The Japanese yen is slightly higher today - the yen is currently making gains against all major currencies. The yen is the strongest against the Canadian dollar and the Australian dollar. Last week, the yen weakened despite rising fears of US military action in Syria. After the currency looked overbought in late March, the yen has been weakening since that time.
Turning to recent news, a Nippon TV poll last weekend suggests that support for Prime Minister Shinzo Abe has declined to 26.7 percent. This is the lowest figure recorded since Abe came to power in December 2012. While Abe's resignation is looking more likely, reactions in the yen have been fairly limited. Looking at other markets, Hong Kong's Hang Seng Index and the Shanghai Composite are undergoing significant sell-offs today. Historically, fears of financial stability in China has resulted in yen strength. For now, the yen remains fairly stable while the Nikkei 225 is slightly higher. Our short-term outlook on the yen is neutral, while our medium-term outlook on the yen remains bullish.
USD/JPY is currently trading above 107.20. EUR/JPY is currently down and trading above 132.280.

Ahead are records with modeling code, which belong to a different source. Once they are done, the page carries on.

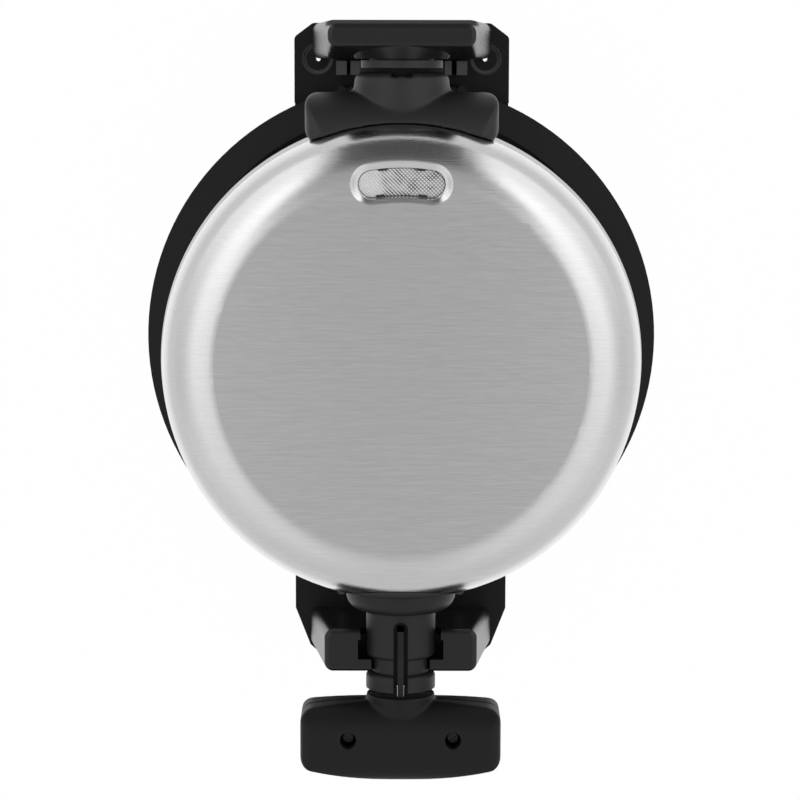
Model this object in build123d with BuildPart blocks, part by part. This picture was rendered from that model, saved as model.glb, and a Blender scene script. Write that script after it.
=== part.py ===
from build123d import *
import os

# Rotating waffle maker: a round two-plate head turns about a front-to-rear axis between two posts on a long base.
# +Z is up, +Y points to the rear hinge, and the origin is on the table under the middle of the whole product.
# The head is laid out as heights above and below the turning axis, where its two halves meet.

os.makedirs("parts", exist_ok=True)

# Turning axis and the clearances that the moving pieces share
axis_z = 130.0
half_gap = 0.3
fit_gap = 0.2
running_gap = 0.06
free_gap = 0.3

# Steel covers, heights measured from the turning axis
rim_r = 106.0
rim_lip_w = 1.4
cover_h = 42.0
shoulder_r = 24.0
skirt_h = 8.5
flare_h = 6.5
rim_gap = 1.2
sheet = 1.0

# Signal lamp lens in its pressed pocket near the hinge
lens_arc_inset = 0.6
pocket_w = 18.0
pocket_half_angle = 9.2
pocket_depth = 4.0
lens_w = 11.7
lens_gap = 0.5
lens_flange_w = 15.6
lens_flange_t = 1.0
lens_body_h = 3.6
lamp_r = 2.7
lamp_len = 10.0
lamp_spacing = 18.0

# Cast grids, frame rings, reflectors and heaters
grid_back_h = 16.0
grid_plate_t = 3.0
grid_land_h = 0.6
grid_land_w = 7.5
cavity_draft = 1.5
stud_pitch = 18.0
stud_w = 11.0
stud_h = 9.0
stud_taper = 8.0
stud_margin = 10.0
ridge_w = 4.0
ridge_h = 11.0
frame_wall = 6.2
frame_gap = 0.7
frame_low_h = 1.0
ledge_t = 2.0
ledge_w = 7.2
reflector_h = 28.0
reflector_t = 0.8
reflector_slope_w = 4.0
reflector_flange_w = 8.0
heater_margin = 24.0
heater_tube_r = 3.5
heater_gap_angle = 40.0
terminal_r = 2.2
terminal_h = 8.0
thermostat_r = 8.0
thermostat_h = 6.0
thermostat_y = -20.0

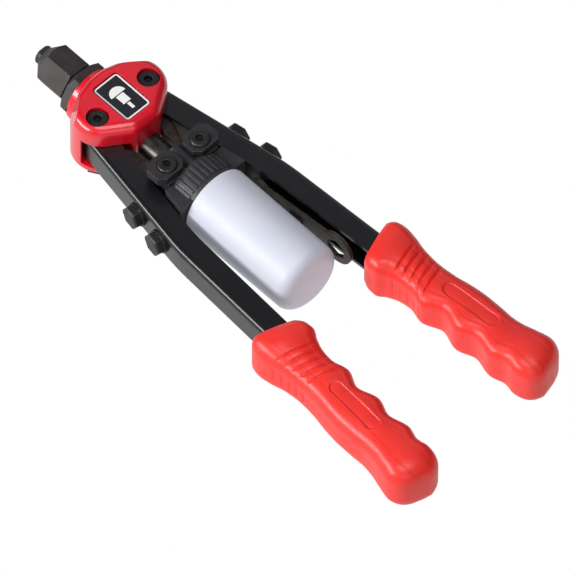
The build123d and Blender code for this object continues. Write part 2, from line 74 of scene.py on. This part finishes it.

Looking at Japanese economic data this week, important data releases include the trade balance and inflation figures. Tomorrow, we’ll see YoY industrial production and capacity utilization for February. On Wednesday, we’ll see the adjusted trade balance for March. On Thursday, we’ll see foreign investment in Japanese equities and Japanese investment in foreign bonds. On Friday, the most important day, we’ll see the YoY national consumer price index for March. Last week, the Eco-Watcher Survey results were below consensus expectations.